SHORT PROBLEM: Output every line of the data exactly as it appears.
-- BEGIN --
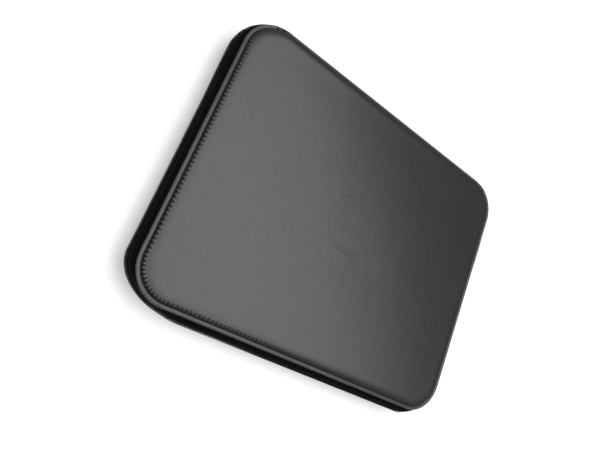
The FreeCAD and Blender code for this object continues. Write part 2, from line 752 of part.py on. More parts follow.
def elastic_strap(name, y):
    """An elastic band over the pack, sewn to the lining on both sides."""
    body = new_body(name, "[pack_x]", y, PACK_BOTTOM)
    sketch = new_sketch(body, "XZ_Plane")
    inside, top = "([pack_width] / 2 + 0.3)", "([pack_height] + [pack_gap])"
    outside = f"({inside} + [strap_wall])"
    low_in, low_out = "-0.2", "-0.2 - [strap_wall]"
    corners = [
        (f"-{outside}", top), (f"-{outside}", low_out), (outside, low_out), (outside, top),
        (inside, top), (inside, low_in), (f"-{inside}", low_in), (f"-{inside}", top),
    ]
    draw_outline(sketch, corners)
    pad(body, sketch, "[strap_width]", both_ways=True)
    return body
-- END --
ANSWER FOR THE TASK:
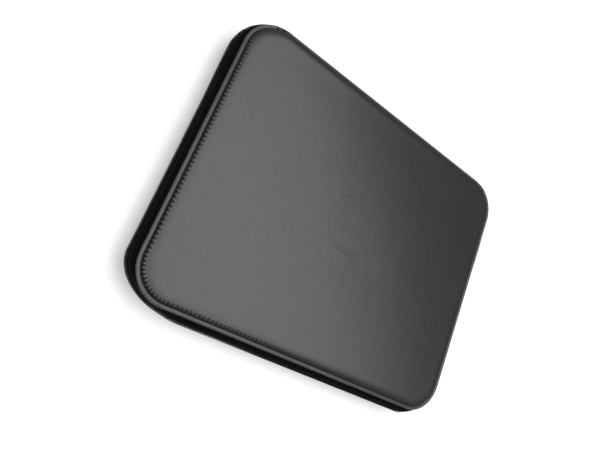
The FreeCAD and Blender code for this object continues. Write part 2, from line 752 of part.py on. More parts follow.
def elastic_strap(name, y):
    """An elastic band over the pack, sewn to the lining on both sides."""
    body = new_body(name, "[pack_x]", y, PACK_BOTTOM)
    sketch = new_sketch(body, "XZ_Plane")
    inside, top = "([pack_width] / 2 + 0.3)", "([pack_height] + [pack_gap])"
    outside = f"({inside} + [strap_wall])"
    low_in, low_out = "-0.2", "-0.2 - [strap_wall]"
    corners = [
        (f"-{outside}", top), (f"-{outside}", low_out), (outside, low_out), (outside, top),
        (inside, top), (inside, low_in), (f"-{inside}", low_in), (f"-{inside}", top),
    ]
    draw_outline(sketch, corners)
    pad(body, sketch, "[strap_width]", both_ways=True)
    return body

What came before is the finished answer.